Friedman shows that in the early ‘30s, financial constraints and the notorious ’10 year rule’ (A Treasury-driven assumption, and a howling intellectual self-deception that was paid for in both blood and treasure during the war) that assumed that no war would be fought within the next decade, annually-updated as a cover to not invest, saw limits on both numbers and capabilities. There was also an inability to fully grasp the meaning of emergent trends such as naval aviation. In one meeting, Director (Plans), Admiral T. V. Philips expresses his concerns about the lack of sufficient anti-aircraft armament on the proposed J,K and N classes of Destroyers. This was a fleet-wide shortfall, that would tragically cost Philips his own life and those of many others during the sinking of the PRINCE OF WALES in 1942.

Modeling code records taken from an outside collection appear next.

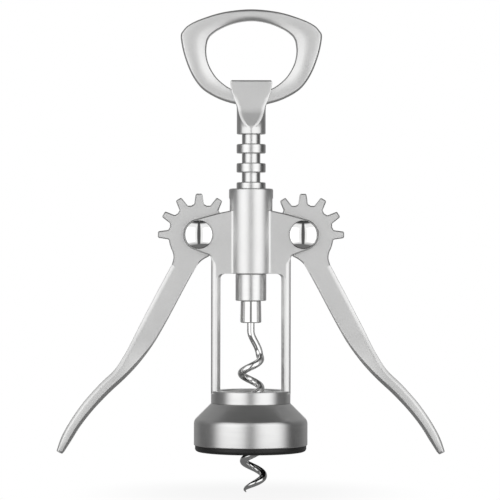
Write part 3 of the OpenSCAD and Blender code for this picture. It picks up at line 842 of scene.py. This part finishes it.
# %% Pins and washers
PIN_FRONT, HEAD_R, HEAD_H = plate_y + 0.76, 3.6, 1.4
WASHER_R, WASHER_HALF, WASHER_Y = 4.5, 0.18, 1.8
under = plate_y + rest_gap
for side, word in ((-1, "left"), (1, "right")):
    pin = turned("pin", [(0, -PIN_FRONT, 0), (pin_r, -PIN_FRONT, 0.1), (pin_r, under, 0),
                         (HEAD_R, under, 0.1), (HEAD_R, under + 0.9, 0.25),
                         (HEAD_R - 0.7, under + HEAD_H, 0.5), (0, under + HEAD_H, 0)], steps=64)
    lay(pin, (-90, 0, 0), (side * pivot_x, 0, pivot_z))
    place(pin, f"{word}_pin_turned", "frame", plain_steel, f"{word}_pivot_pin")
    for y, where in ((-WASHER_Y, "front"), (WASHER_Y, "back")):
        washer = turned("washer", [
            (rod_hole_r, -WASHER_HALF, 0), (WASHER_R, -WASHER_HALF, 0.08), (WASHER_R, WASHER_HALF, 0.08),
            (rod_hole_r, WASHER_HALF, 0)], steps=64, segments=2)
        lay(washer, (90, 0, 0), (side * pivot_x, y, pivot_z))
        place(washer, f"{word}_{where}_shim", "frame", plain_steel, f"{word}_{where}_washer")

# %% [markdown]
# ## Frame
#
# The frame is one die casting: the barrel, two pairs of ears for the wings, and
# two posts down to a collar. The barrel runs into the ears through a hollow
# fillet, which catches the light as a bright line beside a dark one. A bevel
# modifier can't run along a joint between a round and a flat body, so the fillet
# is drawn into the barrel's sections, and the barrel is a loft.

# %% Barrel with its fillets
FILLET_R, FLARE_TOP = 1.5, 74.1
fillet_far = barrel_r + FILLET_R
fillet_x = math.sqrt(fillet_far ** 2 - (plate_y + FILLET_R) ** 2)
fillet_angle, plate_angle = math.atan2(fillet_x, plate_y + FILLET_R), math.atan2(fillet_x, plate_y)
quarter = [math.radians(a) for a in range(0, 48, 4)]
quarter += [mix(fillet_angle, plate_angle, k / 8) for k in range(9)]
quarter += [math.radians(a) for a in (62, 66, 70, 74, 78, 82, 86, 90)]
half_round = quarter + [math.pi - a for a in quarter[-2::-1]]


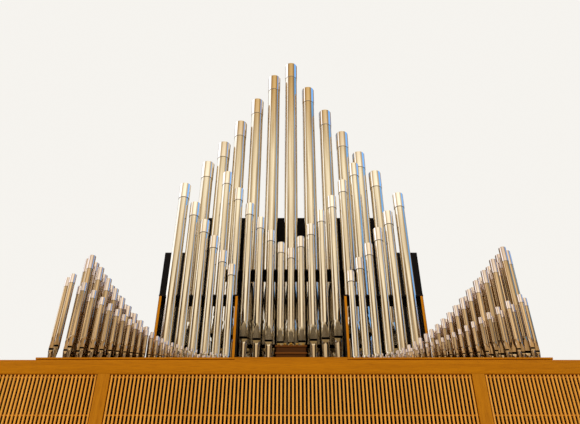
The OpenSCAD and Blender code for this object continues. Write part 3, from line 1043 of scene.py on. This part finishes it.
@dataclass
class Studio:
    """Floor, world, lamps and camera round the organ."""

    eye: tuple = (0.0, -6.025, 1.55)
    pitch: float = 37.0
    focal_px: float = 630.0
    image_width: float = 580.0
    principal_shift: float = -1.0 / 580.0
    far_clip: float = 200.0
    floor_radius: float = 40.0
    floor_segments: int = 96
    background: Colour = (0.92, 0.90, 0.86)
    fill: float = 0.72
    fill_colour: Colour = (1.0, 0.98, 0.95)
    mirrored: MirroredLight = MirroredLight()
    mirrored_strength: float = 1.25
    lamps: tuple = (SoftLamp("front_lamp", (-3.0, -11.0, 8.0), (6.0, 5.0), 2.8),
                    SoftLamp("side_lamp", (9.0, -6.0, 7.0), (4.0, 5.0), 1.2))

    def build(self) -> None:
        """Makes the whole studio."""
        self._camera()
        self._floor()
        self._world()
        for lamp in self.lamps:
            lamp.build()

    def _camera(self) -> None:
        """Makes the camera at the photograph's viewing angle."""
        data = bpy.data.cameras.new("camera")
        data.sensor_fit = "HORIZONTAL"
        data.lens = data.sensor_width * self.focal_px / self.image_width
        data.shift_x = self.principal_shift
        data.clip_end = self.far_clip
        camera = bpy.data.objects.new("camera", data)
        camera.location = self.eye
        camera.rotation_euler = (math.radians(90 + self.pitch), 0.0, 0.0)
        bpy.context.scene.collection.objects.link(camera)
        bpy.context.scene.camera = camera

    def _floor(self) -> None:
        """Makes the pale floor."""
        bm = bmesh.new()
        bmesh.ops.create_circle(bm, cap_ends=True, segments=self.floor_segments,
                                radius=self.floor_radius)
        mesh = bpy.data.meshes.new("floor")
        bm.to_mesh(mesh)
        bm.free()
        made = bpy.data.materials.new("floor")
        graph = Graph(made)
        cloud = graph.noise(graph.scaled((1.0, 1.0, 1.0)), 0.6, 3.0)
        tone = graph.ramp(cloud, [(0.3, (0.70, 0.69, 0.66)), (0.7, (0.76, 0.75, 0.72))])
        graph.surface({"Base Color": tone, "Roughness": 0.8})
        mesh.materials.append(made)
        floor = bpy.data.objects.new("floor", mesh)
        bpy.context.scene.collection.objects.link(floor)

    def _world(self) -> None:
        """Makes a pale background, plain light for matt surfaces and a surround for the metal."""
        world = bpy.data.worlds.new("studio")
        bpy.context.scene.world = world
        graph = Graph(world)
        mirrored = self._emitted(graph, self.mirrored.colour(graph), self.mirrored_strength)
        plain = self._emitted(graph, (*self.fill_colour, 1.0), self.fill)
        behind = self._emitted(graph, (*self.background, 1.0), 1.0)
        glossy = graph.add("ShaderNodeLightPath", output="Is Glossy Ray")
        seen = graph.add("ShaderNodeLightPath", output="Is Camera Ray")
        lit = graph.add("ShaderNodeMixShader", {}, {0: glossy, 1: plain, 2: mirrored})
        shown = graph.add("ShaderNodeMixShader", {}, {0: seen, 1: lit, 2: behind})
        graph.add("ShaderNodeOutputWorld", {}, {"Surface": shown})

    @staticmethod
    def _emitted(graph: Graph, colour: Signal | tuple, strength: float) -> Signal:
        """Light of one colour and strength from all round.

        Args:
            graph: Graph of the world.
            colour: Colour with alpha, or a signal.
            strength: Brightness.

        Returns:
            The shader.
        """
        return graph.add("ShaderNodeBackground", {}, {"Color": colour, "Strength": strength})


class Organ:
    """The whole organ: its finishes and its sub-assemblies."""

    def __init__(self) -> None:
        """Makes every finish once."""
        self.rail_oak = OakFinish("oak_along_rail", Grain.ALONG_X, (0.60, 0.205, 0.002),
                                  (0.47, 0.15, 0.001)).material()
        self.post_oak = OakFinish("oak_upright", Grain.ALONG_Z, (0.62, 0.225, 0.006),
                                  (0.48, 0.16, 0.003)).material()
        self.wall_oak = OakFinish("oak_wall_boards", Grain.ALONG_Z, (0.62, 0.225, 0.006),
                                  (0.46, 0.155, 0.003), board=0.145, joint=0.025, spread=0.18).material()
        self.slat_oak = OakFinish("oak_slats", Grain.ALONG_Z, (1.0, 0.46, 0.07),
                                  (0.96, 0.40, 0.045), board=0.03205, spread=0.12).material()
        self.panel_oak = OakFinish("oak_panels", Grain.ALONG_Z, (0.72, 0.26, 0.006),
                                   (0.56, 0.18, 0.003)).material()
        self.chest_wood = OakFinish("chest_wood", Grain.ALONG_X, (0.20, 0.11, 0.045),
                                    (0.11, 0.055, 0.022), 0.55).material()
        self.bell_wood = OakFinish("bell_box_wood", Grain.ALONG_X, (0.14, 0.046, 0.008),
                                   (0.06, 0.020, 0.004), 0.5).material()
        self.ledge_wood = OakFinish("bell_box_ledges", Grain.ALONG_X, (0.27, 0.085, 0.012),
                                    (0.18, 0.055, 0.008), 0.5).material()
        self.black = PaintFinish("black_paint", (0.006, 0.005, 0.005)).material()
        self.box_black = PaintFinish("black_box_paint", (0.005, 0.004, 0.004)).material()
        # Near-black painted shade for the pipes' mouths and bores.
        self.inside = PaintFinish("painted_shade_inside", (0.004, 0.0035, 0.003), 0.9).material()
        self.tin = PipeMetalFinish("polished_tin").material()
        self.sleeve_tin = PipeMetalFinish("sleeve_tin", (0.98, 0.93, 0.86), (0.90, 0.83, 0.74),
                                          0.06, 0.0006).material()
        # A darker, browner copy of the polished tin: painted shade on the flank pipes, its streaks
        # painted reflections.
        self.chorus_tin_painted_shade = PipeMetalFinish("chorus_tin_painted_shade", (0.72, 0.53, 0.33), (0.31, 0.22, 0.12),
                                          0.12, 0.0006).material()
        self.chorus_sleeve = PipeMetalFinish("chorus_sleeve", (0.86, 0.75, 0.70), (0.66, 0.56, 0.51),
                                             0.08, 0.0004).material()
        # Dark painted shadow for the band just under the sleeves.
        self.painted_sleeve_shadow = PipeMetalFinish("painted_sleeve_shadow", (0.20, 0.15, 0.09), (0.12, 0.09, 0.05),
                                        0.35, 0.0002).material()
        self.brass = BrassFinish("bell_brass").material()

    def build(self) -> None:
        """Builds the sub-assemblies from the ground up."""
        self._case()
        self._grille()
        self._works()
        self._pipes()

    @staticmethod
    def _boards(nodes: list[str], material: bpy.types.Material, slot: str, ease: float,
                sides: bpy.types.Material | None = None) -> None:
        """Finishes several boards alike.

        Args:
            nodes: CAD nodes of the boards.
            material: Finish of the boards.
            slot: Not used.
            ease: Width of their eased edges in metres.
            sides: Finish of their left and right faces, if another.
        """
        for node in nodes:
            Board(node, material, slot, ease, sides).build()

    def _case(self) -> None:
        """Plinth, walls, posts and rail of the lower case."""
        self._boards(["base_plinth", "impost_rail", "flank_toe_board_left", "flank_toe_board_right",
                      "middle_front_board"], self.rail_oak, "oak", 0.002)
        self._boards(["post_outer_left", "post_inner_left", "post_inner_right",
                      "post_outer_right"], self.post_oak, "oak", 0.002)
        self._boards(["side_wall_left", "side_wall_right", "back_wall"], self.wall_oak, "oak", 0.002)
        # The panels' left and right faces are black; their other faces are oak.
        self._boards(["panel_outer_left", "panel_inner_left", "panel_inner_right",
                      "panel_outer_right"], self.panel_oak, "oak", 0.002, self.black)

    def _grille(self) -> None:
        """Slats, battens and black lining of the front."""
        for node in ["slats_left", "slats_centre", "slats_right"]:
            SlatGrille(node, self.slat_oak).build()
        self._boards(["grille_battens"], self.slat_oak, "oak", 0.001)
        self._boards(["grille_lining"], self.black, "black_paint", 0.001)

    def _works(self) -> None:
        """Deck, chests, racks, boxes and bells."""
        self._boards(["deck", "flank_chest_left", "flank_chest_right", "tower_chest_left",
                      "tower_chest_right", "main_chest"], self.chest_wood, "inner_wood", 0.002)
        # The bell box's foremost faces take a lighter wood than the rest of it.
        Board("bell_box", self.bell_wood, "inner_wood", 0.001, self.ledge_wood, Faces.FRONT).build()
        self._boards(["tower_rack_left", "tower_rack_right", "middle_rack", "rack_post_left",
                      "rack_post_right"], self.black, "black_paint", 0.002)
        self._boards(["swell_box_centre", "swell_box_left", "swell_box_right"], self.box_black,
                     "black_paint", 0.004)
        BellRow("bells", self.brass).build()

    def _pipes(self) -> None:
        """All ranks of flue pipes."""
        # The third metal paints shade in the mouth and bore, the fourth a shadow under the sleeve.
        metals = [self.tin, self.sleeve_tin, self.inside, self.painted_sleeve_shadow]
        small_metals = [self.chorus_tin_painted_shade, self.chorus_sleeve, self.inside, self.painted_sleeve_shadow]
        display = Voicing()
        chorus = Voicing(columns=16, lip_columns=2, lip_rows=3, mouth_width=0.74, cut_up=0.36,
                         upper_lip=1.9, lower_lip=0.45, bore_depth=1.2, rim=0.0006, seam=0.003)
        for node in ["rear_pipes", "middle_pipes", "tower_pipes_left", "tower_pipes_right"]:
            PipeRank(node, display, metals).build()
        for side in ["left", "right"]:
            for row in ["front", "rear", "back"]:
                PipeRank(f"flank_{row}_pipes_{side}", chorus, small_metals).build()


def main() -> None:
    """Builds the organ and its studio."""
    logging.basicConfig(level=logging.INFO, format="%(message)s")
    bpy.context.scene.view_settings.view_transform = "Standard"
    Studio().build()
    Organ().build()


if __name__ == "__main__":
    main()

Personalities shine through the detailed summaries of minutes and correspondence, with the benefit of hindsight. Thus Andrew ‘ABC’ Cunningham, the fighting admiral’s fighting admiral, is recorded as considering gun arrangements the key factor in destroyer design. A destroyer man himself, he would use all firepower available to him in the Med in the coming war, as well as providing Churchill with a more formidable and less pliable First Sea Lord than the elderly and infirm Sir Dudley Pound.

As ‘the war clouds gather,’ to coin the phrase, the discussions, meetings and correspondence change markedly in tone. Armament, survivability, speed and speed of construction begin to eclipse treaty and treasury limitations. In several instances, the Navy is forced to compromise on quality in order to get sheer numbers of escorts out and off to war. Friedman paints a detailed picture of the pressures of wartime as the Navy’s decision making cycle speeds up to a furious rate in order to cope with a deadly adversary and rapid technological leaps forward.

From 1945 onwards, the Navy has to start making do with legacy wartime platforms, as many programmes get cancelled owing to the nation’s near-bankruptcy from the war. Friedman shows that the RN strove hard to stay abreast of innovations, however, with research and development programmes running for higher-pressure steam turbines, marine gas turbines, radar, missiles, sonar, helicopters and automation. During Mountbatten’s tenure as First Sea Lord, the RN moves away from the ‘Convoy Escort Group’ towards the expeditionary ‘Task Group’ way of thinking. The lines between Frigate and Destroyer become more clearly defined, whereas at the upper end of the scale, the lines between Destroyer and Cruiser get blurred with the ‘County’ and Type 22 Batch 3 classes.

Friedman shows that the fundamentals of naval design and construction never change - exchanges about hull and weight growth, and trade-offs between weapons systems are a constant throughout the book.

5/5 mushroomheads. This book remains the definitive landmark study of its subject.